I drove while John managed to find us a back road (white) to shortcut to the border crossing into Serbia. The road was paved and progressively got less wide. I was starting to get a bit concerned but a log tuck came the other way so obviously for a while at least all should be good. He stopped for me where a driveway was so I was able to get of the road easily.
 
Dusk is later now and it was about 5pm when we pulled on to a farmers muddy road. I let john drive down it (sliding a little) and across the river breaking a huge sheet of ice. It is forecast for a little rain but everything is already wet and muddy from the melting snow.

144km

2018-12-03 Day 83 Mon




Another gorgeous day. After Michael went off to work in Sofia, we chatted with Elena until midday then we needed to move on.
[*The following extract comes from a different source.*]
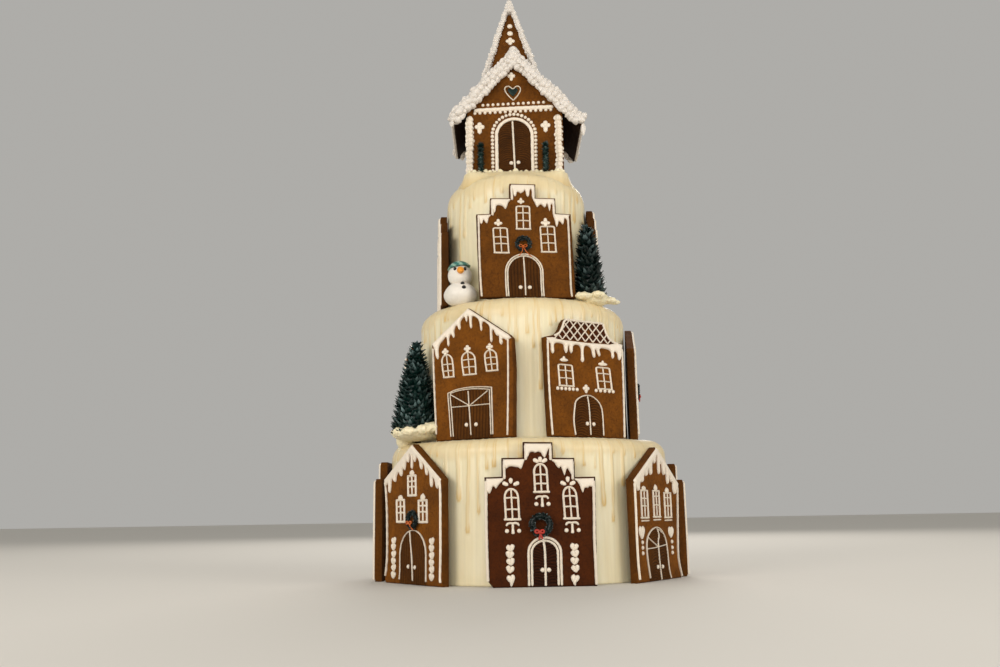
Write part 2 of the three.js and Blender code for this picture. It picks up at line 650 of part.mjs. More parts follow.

We drove south to the Rila Monastery; John had previously visited in 2009 and over the years had told me about it. 


The external paintings on the church were amazing. John was perplexed that the Monastery was brighter than he remembered; and then delighted that almost all of the external murals has been completely restored. A few of his favorite paintings of purgatory were sadly still awaiting attention. Pictures of poor souls in chains being skewered and tormented by devils were still dull and foreboding, in contrast to the vibrant depictions of temptation and sin.

The inside of the church unfortunately forbids photography and the restorations are only just beginning. The climate was less crowded (just us), and less smokey, than John recalled. But the paintings were stunning, gilded carvings astonishing, and the collections of Saint bits mind boggling. Over the ages it has been popular to cut (dead) Saints up into little pieces, and distribute all of the little bits out to pious collectors. Rila Monastery, being such an important site, has a magnificent collection of some 32 pieces of Saint, all proudly on show in a little glass covered display case.

It was after 16:00 when we left the monastery and headed down hill. We did not want to stay in the valley as it still had a hard frost at the end of the day, so headed UP a side road and perched on a hill with great views. The first we have had for days.